From April 1914 until April 1916, Lyons was the State Treasurer, Minister for Railways, and Minister for Education in the Tasmanian Labor government of John Earle. During this time, he improved pay and conditions for teachers, abolished state school fees, and established Tasmania’s first 2 high schools, in Hobart and Launceston. The Labor Party was defeated in the election of April 1916.
Like others in the Labor Party whose background was Irish, Lyons supported Home Rule. In 1916, he was the vice-president of the Hobart United Irish League. He was also an opponent of conscription. When the Labor party split over conscription, Lyons replaced John Earle as leader on 2 November 1916 and became Leader of the Opposition, a position he held for nearly 7 years. In December 1919, he stood unsuccessfully for the federal House of Representatives seat of Darwin, the west coast electorate held by King O’Malley until 1917, when O’Malley lost to a pro-conscription Nationalist candidate.

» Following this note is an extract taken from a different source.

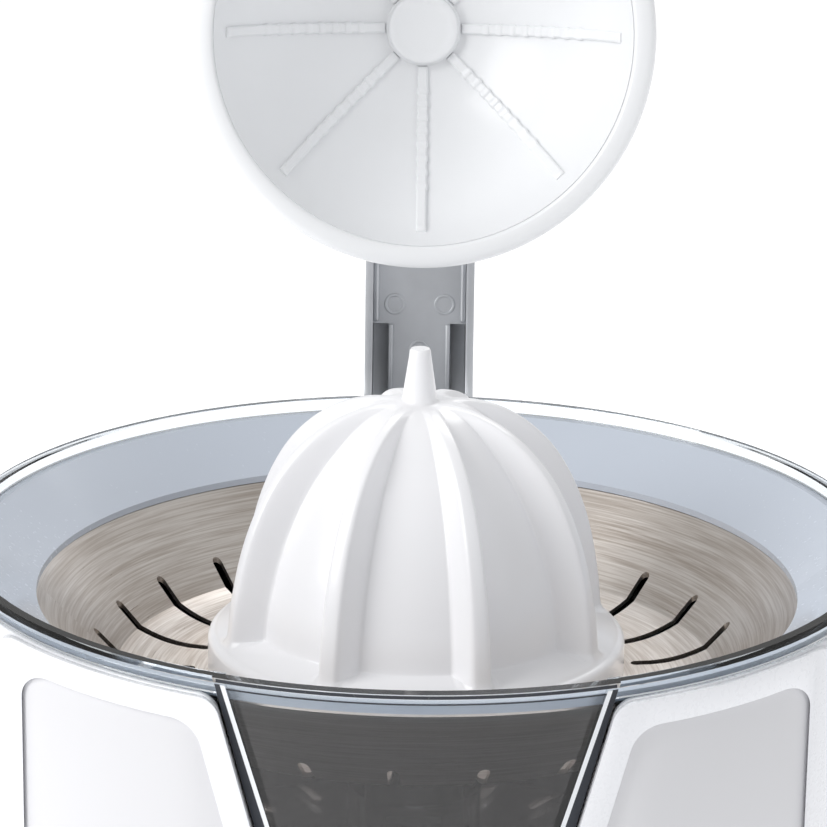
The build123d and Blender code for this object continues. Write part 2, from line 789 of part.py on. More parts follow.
flange_radius, flange_z = 88.6, ledge_z - 0.4  # outer edge of the dish's flange, under the collar
with BuildPart() as strainer_dish:
    with BuildSketch(Plane.XZ):
        with BuildLine():
            upper = Polyline(
                (flange_radius, flange_z),
                (strainer_edge_radius, strainer_edge_z - 1.6),
                (strainer_foot_radius, strainer_foot_z),
            )
            ThreePointArc(
                upper @ 1,
                (56.0, strainer_floor_z + 0.6),
                (48.0, strainer_floor_z),
            )
            Polyline(
                (48.0, strainer_floor_z),
                (13.0, strainer_floor_z),
                (13.0, strainer_floor_z - steel),
                (48.0, strainer_floor_z - steel),
            )
            ThreePointArc(
                (48.0, strainer_floor_z - steel),
                (56.4, strainer_floor_z - 0.2),
                (strainer_foot_radius + 0.6, strainer_foot_z - 0.7),
            )
            Polyline(
                (strainer_foot_radius + 0.6, strainer_foot_z - 0.7),
                (strainer_edge_radius + 0.5, strainer_edge_z - 2.2),
                (flange_radius, flange_z - 1.0),
                (flange_radius, flange_z),
            )
        make_face()
    revolve(axis=Axis.Z)
    with BuildSketch(Plane.XY.offset(strainer_floor_z - 5.0)):
        for slot in range(drain_slot_count):
            turned = first_drain_slot + slot * 360.0 / drain_slot_count
            with PolarLocations((drain_slot_start + drain_slot_end) / 2, 1, turned):
                SlotOverall(drain_slot_end - drain_slot_start, drain_slot_width)
    extrude(amount=20.0, mode=Mode.SUBTRACT)
save(strainer_dish, "strainer_dish")

# ---------------------------------------------------------------- cones
hub_radius = 9.0
small_scale = 0.6
with BuildPart() as small_cone:
    add(ridged_cone(small_scale, cone_bottom_z + 1.6))
    with BuildSketch(Plane.XY.offset(217.0)):
        Circle(hub_radius)
    extrude(amount=4.0)
    with BuildSketch(Plane.XY.offset(216.0)):
        Rectangle(5.6, 5.6)
    extrude(amount=18.5, mode=Mode.SUBTRACT)
save(small_cone, "small_cone")

cavity_top_z = cone_bottom_z + 34.0
with BuildPart() as large_cone:
    with BuildSketch(Plane.XZ):
        with BuildLine():
            Polyline(
                (0.0, cone_bottom_z),
                (cone_ring_radius - 1.0, cone_bottom_z),
                (cone_ring_radius, cone_bottom_z + 1.0),
                (cone_ring_radius, cone_ring_z - 1.2),
                (cone_ring_radius - 1.2, cone_ring_z),
                (33.0, cone_ring_z + cone_shelf_rise),
                (0.0, cone_ring_z + cone_shelf_rise),
                close=True,
            )
        make_face()
    revolve(axis=Axis.Z)
    add(ridged_cone(1.0, cone_ring_z))
    with BuildSketch(Plane.XY.offset(cone_ring_z + 44.0)):
        Circle(3.6)
    with BuildSketch(Plane.XY.offset(pin_tip_z)):
        Circle(2.05)
    loft(ruled=True)
    with BuildSketch(Plane.XZ):
        with BuildLine():
            Polyline(
                (0.0, cone_bottom_z - 1.0),
                (cone_cavity_radius + 2.0, cone_bottom_z - 1.0),
                (cone_cavity_radius, cavity_top_z - 14.0),
                (18.0, cavity_top_z),
                (0.0, cavity_top_z),
                close=True,
            )
        make_face()
    revolve(axis=Axis.Z, mode=Mode.SUBTRACT)
    with BuildSketch(Plane.XZ):
        with BuildLine():
            Polyline(
                (cone_cavity_radius + 4.5, cone_bottom_z - 1.0),
                (cone_ring_radius - 2.4, cone_bottom_z - 1.0),
                (cone_ring_radius - 2.4, cone_ring_z - 2.4),
                (cone_cavity_radius + 4.5, cone_ring_z - 1.0),
                close=True,
            )
        make_face()
    revolve(axis=Axis.Z, mode=Mode.SUBTRACT)
save(large_cone, "large_cone")

# ---------------------------------------------------------------- hinge
lug_inner, lug_outer = 14.8, 19.8
bracket_low_z, bracket_high_z = tower_top_z, 202.5
with BuildPart() as hinge_bracket:
    with BuildSketch(Plane.XY.offset(bracket_low_z)):
        with Locations((0.0, (100.0 + column_back_y) / 2)):
            RectangleRounded(2 * lug_outer, column_back_y - 100.0, 4.0)
    extrude(amount=bracket_high_z - bracket_low_z)
    for side in (-1, 1):
        with BuildSketch(Plane.YZ.offset(side * lug_inner)):
            with Locations((pivot_y, pivot_z)):
                Circle(9.0)
            with Locations((pivot_y, (pivot_z + bracket_low_z) / 2)):
                Rectangle(16.0, pivot_z - bracket_low_z)
        extrude(amount=side * (lug_outer - lug_inner))
    with BuildSketch(Plane.YZ.offset(-30.0)):
        with Locations((pivot_y, pivot_z)):
            Circle(hinge_pin_radius)
    extrude(amount=60.0, mode=Mode.SUBTRACT)
save(hinge_bracket, "hinge_bracket")

with BuildPart() as hinge_pin:
    with BuildSketch(Plane.YZ.offset(-lug_outer)):
        with Locations((pivot_y, pivot_z)):
            Circle(hinge_pin_radius)
    extrude(amount=2 * lug_outer)
save(hinge_pin, "hinge_pin")

with BuildPart() as pin_caps:
    for side in (-1, 1):
        with BuildSketch(Plane.YZ.offset(side * lug_outer)):
            with Locations((pivot_y, pivot_z)):
                Circle(6.0)
        extrude(amount=side * 2.2)
    fillet(pin_caps.edges().group_by(Axis.X)[0], radius=1.0)
    fillet(pin_caps.edges().group_by(Axis.X)[-1], radius=1.0)
save(pin_caps, "pin_caps")

# ---------------------------------------------------------------- lever arm
# The arm's own frame has its origin at the hinge and stands as the arm does when lowered:
# Y runs back and Z up. arm_frame carries that frame to the raised arm.
arm_frame = Plane(Location((0.0, pivot_y, pivot_z), (-raised_angle, 0.0, 0.0)))
arm_side = arm_frame.moved(Plane.YZ)
cup_front = arm_frame.moved(Plane.XZ.offset(cup_offset))
cup_axis = Axis(arm_frame.from_local_coords((0.0, -cup_offset, 0.0)), arm_frame.z_dir)
bush_radius = 5.5


def at_height(height):
    """A plane across the cup's axis at a height above the hinge in the arm's own frame."""
    return arm_frame.moved(Plane((0.0, -cup_offset, height)))


with BuildSketch(arm_side) as arm_outline:
    with BuildLine():
        Polyline(
            (neck_half, 0.0),
            (neck_half, beam_high),
            (-arm_reach + 40.0, beam_high),
            (-arm_reach, beam_high - 5.0),
            (-arm_reach, beam_low),
            (-neck_half, beam_low),
            (-neck_half, 0.0),
            close=True,
        )
    make_face()
    for corner, radius in (
        ((neck_half, beam_high), 34.0),
        ((-neck_half, beam_low), 14.0),
        ((-arm_reach, beam_low), 4.0),
        ((-arm_reach, beam_high - 5.0), 6.0),
    ):
        fillet(arm_outline.vertices().sort_by_distance(corner)[0], radius)
    Circle(neck_half)

channel_end = -128.0
with BuildSketch(arm_side) as channel_outline:
    with BuildLine():
        Polyline(
            (neck_half - arm_wall, 14.0),
            (neck_half - arm_wall, beam_high - arm_wall),
            (channel_end, beam_high - arm_wall),
            (channel_end, beam_low - 10.0),
            (-neck_half - 30.0, beam_low - 10.0),
            (-neck_half - 30.0, 14.0),
            close=True,
        )
    make_face()
    inner_elbow = (neck_half - arm_wall, beam_high - arm_wall)
    fillet(channel_outline.vertices().sort_by_distance(inner_elbow)[0], 31.5)

with BuildPart() as arm_shell:
    extrude(arm_outline.sketch, amount=arm_half_width, both=True)
    extrude(
        channel_outline.sketch, amount=arm_half_width - arm_wall, both=True, mode=Mode.SUBTRACT
    )
    with BuildSketch(at_height(cup_rim_up + cup_depth + cup_wall + 1.2)):
        Circle(9.0)
    extrude(until=Until.NEXT)
    with BuildSketch(arm_side):
        Circle(bush_radius)
    extrude(amount=arm_half_width, both=True, mode=Mode.SUBTRACT)
save(arm_shell, "arm_shell")

with BuildPart() as hinge_bushes:
    for side in (-1, 1):
        with BuildSketch(arm_side.offset(side * 4.0)):
            Circle(bush_radius)
            Circle(hinge_pin_radius + running_gap, mode=Mode.SUBTRACT)
        extrude(amount=side * (arm_half_width - 4.0))
save(hinge_bushes, "hinge_bushes")

liner_low, liner_high = 94.0, 96.4
tongue_half, pocket_end = 8.0, -33.0
with BuildPart() as arm_liner:
    with BuildSketch(arm_frame.moved(Plane.XY.offset(liner_low))):
        with BuildLine():
            Polyline(
                (-arm_half_width + arm_wall, pocket_end),
                (-tongue_half, pocket_end),
                (-tongue_half, -14.0),
                (tongue_half, -14.0),
                (tongue_half, pocket_end),
                (arm_half_width - arm_wall, pocket_end),
                (arm_half_width - arm_wall, channel_end),
                (-arm_half_width + arm_wall, channel_end),
                close=True,
            )
        make_face()
        with Locations((0.0, -cup_offset)):
            Circle(9.0, mode=Mode.SUBTRACT)
    extrude(amount=liner_high - liner_low)
save(arm_liner, "arm_liner")

grip_half, grip_start = 16.0, -134.0
with BuildPart() as arm_grip:
    with BuildSketch(arm_side) as grip_outline:
        with BuildLine():
            Polyline(
                (grip_start, beam_low - 2.4),
                (grip_start, beam_high + 2.4),
                (-arm_reach + 38.0, beam_high + 2.4),
                (-arm_reach - 4.0, beam_high - 3.4),
                (-arm_reach - 4.0, beam_low - 2.4),
                close=True,
            )
        make_face()
        fillet(grip_outline.vertices().sort_by_distance((-arm_reach - 4.0, beam_high))[0], 8.0)
        fillet(grip_outline.vertices().sort_by_distance((-arm_reach - 4.0, beam_low))[0], 6.0)
    extrude(amount=grip_half, both=True)
    fillet(arm_grip.edges().filter_by(GeomType.LINE).group_by(Edge.length)[-1], radius=2.0)
    extrude(arm_outline.sketch, amount=arm_half_width, both=True, mode=Mode.SUBTRACT)
save(arm_grip, "arm_grip")

# ---------------------------------------------------------------- press cup
cup_sphere = (cup_inner_radius**2 + cup_depth**2) / (2 * cup_depth)
cup_middle = cup_rim_up + cup_depth - cup_sphere
with BuildPart() as press_cup:
    with BuildSketch(cup_front):
        with Locations((0.0, cup_middle)):
            Circle(cup_sphere + cup_wall)
            Circle(cup_sphere, mode=Mode.SUBTRACT)
        with Locations((100.0, cup_rim_up + 50.0)):
            Rectangle(200.0, 100.0, mode=Mode.INTERSECT)
        with Locations(((cup_inner_radius + cup_rim_radius) / 2, cup_rim_up + cup_lip / 2)):
            RectangleRounded(cup_rim_radius - cup_inner_radius, cup_lip, 2.0)
    revolve(axis=cup_axis)
    with BuildSketch(at_height(cup_rim_up + cup_depth - 2.6)):
        Circle(cup_hub_radius + 0.4)
    extrude(amount=4.0)
save(press_cup, "press_cup")

rib_inner, rib_outer, rib_rise, rib_half = 9.5, 48.5, 1.3, 1.5
with BuildPart() as cup_ribs:
    with BuildSketch(cup_front):
        with Locations((0.0, cup_middle)):
            Circle(cup_sphere)
            Circle(cup_sphere - rib_rise, mode=Mode.SUBTRACT)
        with Locations(((rib_inner + rib_outer) / 2, cup_rim_up + 50.0)):
            Rectangle(rib_outer - rib_inner, 100.0, mode=Mode.INTERSECT)
    revolve(axis=cup_axis)
    with BuildSketch(at_height(cup_rim_up - 10.0)):
        for rib in range(ridge_count):
            with PolarLocations(rib_outer / 2, 1, rib * 360.0 / ridge_count):
                Rectangle(rib_outer, 2 * rib_half)
    extrude(amount=80.0, mode=Mode.INTERSECT)
save(cup_ribs, "cup_ribs")

with BuildPart() as cup_cap:
    with BuildSketch(at_height(cup_rim_up + cup_depth - 4.4)):
        Circle(cup_hub_radius)
    extrude(amount=1.8)
save(cup_cap, "cup_cap")
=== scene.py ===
"""Looks of a lever-arm citrus press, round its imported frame. Metres, +Z up, -Y to the front."""

import json
from math import cos, pi, radians, sin, sqrt

import bmesh
import bpy
import numpy as np
from mathutils import Matrix, Vector


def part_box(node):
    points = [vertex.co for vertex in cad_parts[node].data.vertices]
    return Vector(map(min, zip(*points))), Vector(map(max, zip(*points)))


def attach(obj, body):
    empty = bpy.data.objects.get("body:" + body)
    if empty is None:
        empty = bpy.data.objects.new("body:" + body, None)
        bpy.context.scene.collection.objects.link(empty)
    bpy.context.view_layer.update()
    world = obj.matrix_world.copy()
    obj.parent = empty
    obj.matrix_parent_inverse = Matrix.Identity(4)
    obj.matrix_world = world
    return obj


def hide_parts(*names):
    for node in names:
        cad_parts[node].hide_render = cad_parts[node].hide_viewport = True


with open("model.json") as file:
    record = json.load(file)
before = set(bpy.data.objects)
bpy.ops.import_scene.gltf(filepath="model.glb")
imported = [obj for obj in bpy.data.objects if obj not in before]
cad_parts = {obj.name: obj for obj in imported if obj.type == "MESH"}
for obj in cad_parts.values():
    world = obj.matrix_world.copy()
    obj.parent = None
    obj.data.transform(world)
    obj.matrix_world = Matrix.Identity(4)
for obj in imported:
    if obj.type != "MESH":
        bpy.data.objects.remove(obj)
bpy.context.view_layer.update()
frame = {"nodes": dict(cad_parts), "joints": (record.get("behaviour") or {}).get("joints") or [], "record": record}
MM = 0.001

# ---------------------------------------------------------------- places, from the frame
JOINTS = {joint["name"]: joint for joint in frame["joints"]}
RIM_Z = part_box("juice_bowl")[1].z
RING_Z = RIM_Z - 22.5 * MM  # top outer edge of the large cone's ring
PIN_TIP_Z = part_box("large_cone")[1].z
PIVOT = Vector(JOINTS["arm_hinge"]["pos_m"])
RAISED = radians(-JOINTS["arm_hinge"]["range_deg"][0])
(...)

In October 1923, after disintegration of the Nationalist Government led by Sir Walter Lee, Lyons became Premier of Tasmania. Leading a minority Labor government, he had the support of some Nationalist members. Lyons sought advice from business people and from economists like Lyndhurst Giblin. His working relationships with Tasmanian Nationalists extended to members of the Bruce–Page federal government, and to Treasury officials in Melbourne. Although Lyons introduced financial reforms and achieved some improvement in developing an industrial base for the state, Labor lost government in 1928.
Depression politics
Lyons’ consensual politics as Premier had lost him trade unionist support in his party. However, with the encouragement of federal Opposition Leader James Scullin, Lyons stood for the House of Representatives in October 1929. He was returned in Labor’s landslide win, and represented Wilmot in the House for the next 10 years.

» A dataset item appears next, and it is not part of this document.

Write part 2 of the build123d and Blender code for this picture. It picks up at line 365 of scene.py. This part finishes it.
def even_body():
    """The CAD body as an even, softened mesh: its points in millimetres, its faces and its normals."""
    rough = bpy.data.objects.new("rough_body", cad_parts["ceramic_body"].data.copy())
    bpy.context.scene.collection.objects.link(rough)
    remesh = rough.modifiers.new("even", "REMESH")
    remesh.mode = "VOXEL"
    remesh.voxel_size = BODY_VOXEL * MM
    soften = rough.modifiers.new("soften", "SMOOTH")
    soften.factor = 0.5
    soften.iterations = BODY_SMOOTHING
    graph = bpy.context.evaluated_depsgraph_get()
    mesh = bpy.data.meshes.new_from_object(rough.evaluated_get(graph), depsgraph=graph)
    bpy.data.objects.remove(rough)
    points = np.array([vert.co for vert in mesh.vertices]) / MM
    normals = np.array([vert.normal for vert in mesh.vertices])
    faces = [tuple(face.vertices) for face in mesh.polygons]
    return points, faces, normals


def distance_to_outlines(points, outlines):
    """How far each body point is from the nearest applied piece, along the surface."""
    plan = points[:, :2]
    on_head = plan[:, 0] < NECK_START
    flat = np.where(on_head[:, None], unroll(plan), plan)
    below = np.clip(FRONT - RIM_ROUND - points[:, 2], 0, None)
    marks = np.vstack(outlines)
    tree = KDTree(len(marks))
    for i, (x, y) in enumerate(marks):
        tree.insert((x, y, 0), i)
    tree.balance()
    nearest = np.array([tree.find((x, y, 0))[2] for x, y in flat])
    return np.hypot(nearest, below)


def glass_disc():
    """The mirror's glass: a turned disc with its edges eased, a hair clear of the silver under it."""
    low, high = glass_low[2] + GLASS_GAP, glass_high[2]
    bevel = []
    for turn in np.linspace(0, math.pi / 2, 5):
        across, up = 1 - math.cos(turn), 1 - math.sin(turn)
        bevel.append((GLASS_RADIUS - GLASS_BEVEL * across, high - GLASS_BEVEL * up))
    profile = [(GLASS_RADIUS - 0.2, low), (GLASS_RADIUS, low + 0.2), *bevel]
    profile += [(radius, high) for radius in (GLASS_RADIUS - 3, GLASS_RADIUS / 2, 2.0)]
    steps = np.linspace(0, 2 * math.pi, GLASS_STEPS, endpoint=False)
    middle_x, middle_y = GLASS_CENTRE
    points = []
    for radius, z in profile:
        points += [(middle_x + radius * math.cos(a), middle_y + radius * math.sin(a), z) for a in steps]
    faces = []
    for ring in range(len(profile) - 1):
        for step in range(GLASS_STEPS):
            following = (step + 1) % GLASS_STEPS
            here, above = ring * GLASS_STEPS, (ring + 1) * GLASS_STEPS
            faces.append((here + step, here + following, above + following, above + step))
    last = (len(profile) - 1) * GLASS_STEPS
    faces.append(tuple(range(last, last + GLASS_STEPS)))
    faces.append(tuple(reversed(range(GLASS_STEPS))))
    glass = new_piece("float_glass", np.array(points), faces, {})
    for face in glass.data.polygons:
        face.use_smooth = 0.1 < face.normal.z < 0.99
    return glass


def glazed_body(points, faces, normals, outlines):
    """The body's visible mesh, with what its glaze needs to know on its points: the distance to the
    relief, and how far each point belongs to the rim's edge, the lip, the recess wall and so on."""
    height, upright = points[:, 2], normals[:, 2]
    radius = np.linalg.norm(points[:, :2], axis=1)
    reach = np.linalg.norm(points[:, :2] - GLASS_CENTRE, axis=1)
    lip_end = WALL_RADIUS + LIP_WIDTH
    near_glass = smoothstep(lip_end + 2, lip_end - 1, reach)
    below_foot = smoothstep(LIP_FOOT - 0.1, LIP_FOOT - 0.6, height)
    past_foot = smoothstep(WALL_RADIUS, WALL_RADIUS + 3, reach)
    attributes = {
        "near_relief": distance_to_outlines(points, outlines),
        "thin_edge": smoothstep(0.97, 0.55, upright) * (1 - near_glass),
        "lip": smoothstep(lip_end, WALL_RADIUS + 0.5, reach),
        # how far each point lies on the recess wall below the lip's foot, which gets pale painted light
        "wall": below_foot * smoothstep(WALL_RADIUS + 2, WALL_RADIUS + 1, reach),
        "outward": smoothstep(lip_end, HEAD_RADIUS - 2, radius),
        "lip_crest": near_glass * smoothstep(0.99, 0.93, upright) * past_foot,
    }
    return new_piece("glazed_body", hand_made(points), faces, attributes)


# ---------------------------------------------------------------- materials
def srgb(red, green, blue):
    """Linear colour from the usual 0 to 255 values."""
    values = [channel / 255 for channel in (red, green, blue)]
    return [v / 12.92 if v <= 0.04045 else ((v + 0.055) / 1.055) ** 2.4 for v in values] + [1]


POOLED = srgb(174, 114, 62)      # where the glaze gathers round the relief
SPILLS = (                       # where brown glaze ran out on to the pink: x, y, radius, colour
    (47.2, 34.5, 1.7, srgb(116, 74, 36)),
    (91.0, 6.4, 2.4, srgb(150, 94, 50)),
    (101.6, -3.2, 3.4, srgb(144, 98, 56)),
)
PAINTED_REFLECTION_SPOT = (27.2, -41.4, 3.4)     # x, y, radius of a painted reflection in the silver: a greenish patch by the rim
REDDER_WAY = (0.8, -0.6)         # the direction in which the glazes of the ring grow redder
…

Lyons joined Scullin’s Cabinet as Postmaster-General and Minister for Works and Railways. When Treasurer Ted Theodore was required to stand down from Cabinet in August 1930, Lyons became acting Treasurer. Lyons and acting Prime Minister James Fenton negotiated the difficult path of implementing strategies for combatting the Depression, while Scullin was in London from August 1930 to January 1931. They kept in constant contact with a stream of cables.

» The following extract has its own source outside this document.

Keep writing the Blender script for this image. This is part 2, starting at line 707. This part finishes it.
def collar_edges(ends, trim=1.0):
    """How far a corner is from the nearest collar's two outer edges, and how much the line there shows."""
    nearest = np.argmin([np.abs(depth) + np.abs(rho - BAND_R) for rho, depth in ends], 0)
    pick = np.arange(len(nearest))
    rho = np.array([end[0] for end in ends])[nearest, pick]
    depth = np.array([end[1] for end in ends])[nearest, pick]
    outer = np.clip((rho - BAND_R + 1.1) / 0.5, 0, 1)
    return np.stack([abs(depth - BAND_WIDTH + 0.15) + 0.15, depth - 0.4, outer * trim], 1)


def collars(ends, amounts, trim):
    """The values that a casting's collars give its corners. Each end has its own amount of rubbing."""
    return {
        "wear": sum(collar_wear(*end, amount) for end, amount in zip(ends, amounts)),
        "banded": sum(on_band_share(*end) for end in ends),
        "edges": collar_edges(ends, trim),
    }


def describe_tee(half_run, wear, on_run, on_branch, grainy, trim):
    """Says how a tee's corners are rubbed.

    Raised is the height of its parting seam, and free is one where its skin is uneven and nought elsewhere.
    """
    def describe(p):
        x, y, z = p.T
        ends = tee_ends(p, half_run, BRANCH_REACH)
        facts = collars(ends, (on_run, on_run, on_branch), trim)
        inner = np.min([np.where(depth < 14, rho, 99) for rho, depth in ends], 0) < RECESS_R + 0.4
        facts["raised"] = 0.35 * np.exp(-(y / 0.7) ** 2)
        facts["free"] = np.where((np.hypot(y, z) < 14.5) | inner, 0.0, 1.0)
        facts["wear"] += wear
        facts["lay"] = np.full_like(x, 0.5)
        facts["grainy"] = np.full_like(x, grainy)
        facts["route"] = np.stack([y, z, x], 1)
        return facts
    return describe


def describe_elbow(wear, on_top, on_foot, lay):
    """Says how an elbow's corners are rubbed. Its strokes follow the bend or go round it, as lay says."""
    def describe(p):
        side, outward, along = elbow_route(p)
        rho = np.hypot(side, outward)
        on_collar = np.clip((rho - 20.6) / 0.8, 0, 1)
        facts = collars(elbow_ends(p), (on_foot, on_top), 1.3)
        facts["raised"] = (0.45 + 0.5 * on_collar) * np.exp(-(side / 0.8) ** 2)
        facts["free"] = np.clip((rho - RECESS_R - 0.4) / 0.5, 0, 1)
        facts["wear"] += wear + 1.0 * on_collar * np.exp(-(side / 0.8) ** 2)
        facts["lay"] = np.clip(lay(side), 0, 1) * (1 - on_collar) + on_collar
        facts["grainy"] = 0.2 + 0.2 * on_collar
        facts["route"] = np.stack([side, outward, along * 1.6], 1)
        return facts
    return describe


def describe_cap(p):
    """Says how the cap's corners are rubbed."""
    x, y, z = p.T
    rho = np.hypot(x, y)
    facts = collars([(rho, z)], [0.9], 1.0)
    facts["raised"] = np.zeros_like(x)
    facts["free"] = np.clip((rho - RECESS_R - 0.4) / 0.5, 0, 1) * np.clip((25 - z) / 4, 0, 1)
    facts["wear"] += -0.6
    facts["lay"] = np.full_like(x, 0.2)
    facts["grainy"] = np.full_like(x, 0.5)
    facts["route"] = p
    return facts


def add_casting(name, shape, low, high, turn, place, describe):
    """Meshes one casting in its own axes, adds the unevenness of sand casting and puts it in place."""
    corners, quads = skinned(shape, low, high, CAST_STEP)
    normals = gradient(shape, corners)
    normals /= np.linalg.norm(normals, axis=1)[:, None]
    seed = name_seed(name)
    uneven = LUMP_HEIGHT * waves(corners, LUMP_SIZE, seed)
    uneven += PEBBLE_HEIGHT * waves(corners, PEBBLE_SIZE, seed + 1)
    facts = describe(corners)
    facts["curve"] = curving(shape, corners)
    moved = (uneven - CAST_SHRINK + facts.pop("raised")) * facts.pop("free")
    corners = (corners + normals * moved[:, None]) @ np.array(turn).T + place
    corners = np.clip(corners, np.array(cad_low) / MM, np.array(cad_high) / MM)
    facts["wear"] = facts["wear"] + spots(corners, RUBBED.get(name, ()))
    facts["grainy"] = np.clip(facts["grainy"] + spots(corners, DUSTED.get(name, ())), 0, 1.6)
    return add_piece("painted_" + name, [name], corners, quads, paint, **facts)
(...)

Lyons and Fenton were frequently in conflict with both Cabinet and Caucus as they grappled with the intricacies of reconciling the competing approaches of their party, the premiers, Commonwealth Bank head Robert Gibson and British adviser Otto Niemeyer. Among the partisans in this volatile mix was the fiery Premier of New South Wales, Jack Lang, whose approach (shared by Scullin’s Health Minister Frank Anstey) was to default on the state and federal loan repayments due to London bankers.
Lyons had been an orthodox fiscal manager as premier, and remained so as acting Treasurer. Lyons sought the advice of Lyndhurst Giblin, Robert Gibson and Alfred Davidson, rather than the more challenging strategies of Ted Theodore. The collision course with Cabinet was stormy but short. When Scullin secured the reinstatement of Theodore as Treasurer in January 1931, Lyons and Fenton immediately resigned from Cabinet.
Leader of a new party – the United Australia Party
Resigning from Scullin’s ministry was far from a leap into the wilderness. Through their obstinacy in confronting Caucus over the issue of responsible economic management, Lyons and Fenton had attracted a prominent set of conservative supporters. Known as ‘the Group’, these conservatives included Robert Menzies and a former Tasmanian acquaintance of Lyons, financier Staniforth Ricketson.
In parliament on 13 March 1931, Lyons spoke in support of a motion of no confidence in the Labor government of which he was still a member. With the powerful support of Keith Murdoch, the United Australia Party was created from a coalition comprising citizens’ groups and Nationalist Party support negotiated by members of ‘the Group’. Lyons left the Labor Party to become parliamentary leader of the new United Australia Party. John Latham, Nationalist Leader of the Opposition, stood aside and became deputy leader.
When the Lang Labor dissidents moved against Scullin late in the parliamentary session, Lyons joined them in securing the fall of the government. The victory of the United Australia Party at the subsequent election meant that in less than 1 year, Lyons had transformed himself from dissident and defector to prime minister.
Sources
- Hughes, CA, Mr Prime Minister: Australian Prime Ministers 1901–72, Oxford University Press, Melbourne, 1976.
- Lyons, Enid, So We Take Comfort, William Heinemann, Melbourne, 1965.
- Souter, Gavin, Acts of Parliament, Melbourne University Press, Melbourne, 1988.
- White, Kate, Joseph Lyons, Prime Minister of Australia 1932–1939, Black Inc., Melbourne, 2000.